The Gallia County Courthouse is located at 18 Locust Street in Gallipolis, Ohio, United States.

==History==
Gallia County was established in 1803 from land that was once Washington County. The first settlers were French refugees fleeing from the terror of the French Revolution. When these refugees landed they discovered their land grants were worthless and were part of an overseas swindle. When these unfortunate victims thought all was lost, President Washington intervened and arranged for them to settle lands of the Ohio Company south of Marietta. These original settlers would be known as "the 500".

The "500" reached their new lands in October 1790, where they cleared the land and constructed 80 log cabins along a rectangular grid, which they named Gallipolis, which is translated as "City of the Gauls". The settlers petitioned successfully the Ohio General Assembly to grant them the status of being a county and construction of a courthouse began in 1806. This courthouse was placed on a sandstone foundation that ended two feet above ground, where the red brick structure began. The two-story building was rectangular in shape and was lined by large rectangular windows and a central door.

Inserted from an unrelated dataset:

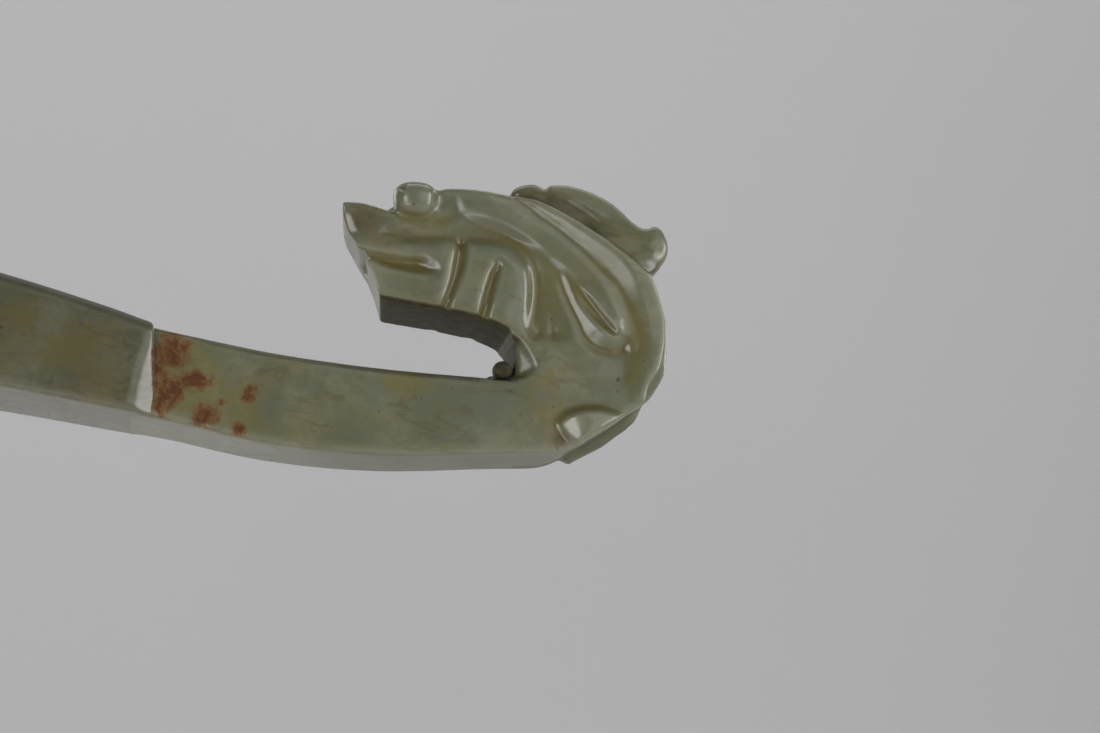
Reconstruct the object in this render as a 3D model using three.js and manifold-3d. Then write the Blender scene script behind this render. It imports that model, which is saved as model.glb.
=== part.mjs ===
// A carved nephrite belt hook. An arched shaft carries a button below, and its far end turns back as a dragon head.
// Lengths are millimetres and +Z is up. The origin is the centre of the button's lower face.
// +X points along the shaft to the head. The dragon looks towards -X, so its left side is -Y.
// The real hook is one stone. Each mesh here is one of its carved parts, parted along a carved line or a flat cut.

import * as THREE from "three";
import { mergeVertices } from "three/addons/utils/BufferGeometryUtils.js";
import Module from "manifold-3d";

const wasm = await Module();
wasm.setup();

// Places along the shaft, from the button's axis
const tailReach = 36;
const shoulderReach = 26;
const waistReach = 36;
const restReach = 46;
const throatReach = 57.7;

// Heights of the shaft's underside over the plane that the button and the neck rest on
const tailRise = 3.2;
const shoulderRise = 2.3;
const waistRise = 0.55;
const throatRise = 0.7;

// Thickness of the shaft at the same places
const tailThickness = 6.2;
const crestThickness = 10.2;
const shoulderThickness = 8;
const waistThickness = 7.7;
const restThickness = 7.3;
const throatThickness = 6.6;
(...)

The building was completed in 1812, but was later torn down and replaced by a second courthouse. This second courthouse was burned down by an arsonist and was rebuilt in the same style, until it was again set on fire by arsonists. The courthouse was repaired again, but in a repeat of history, it caught fire again and was rebuilt to a fine example of the Italianate style. This building, the fourth courthouse, lasted until a 1981 fire. The present modernistic structure was completed in its stead four years later.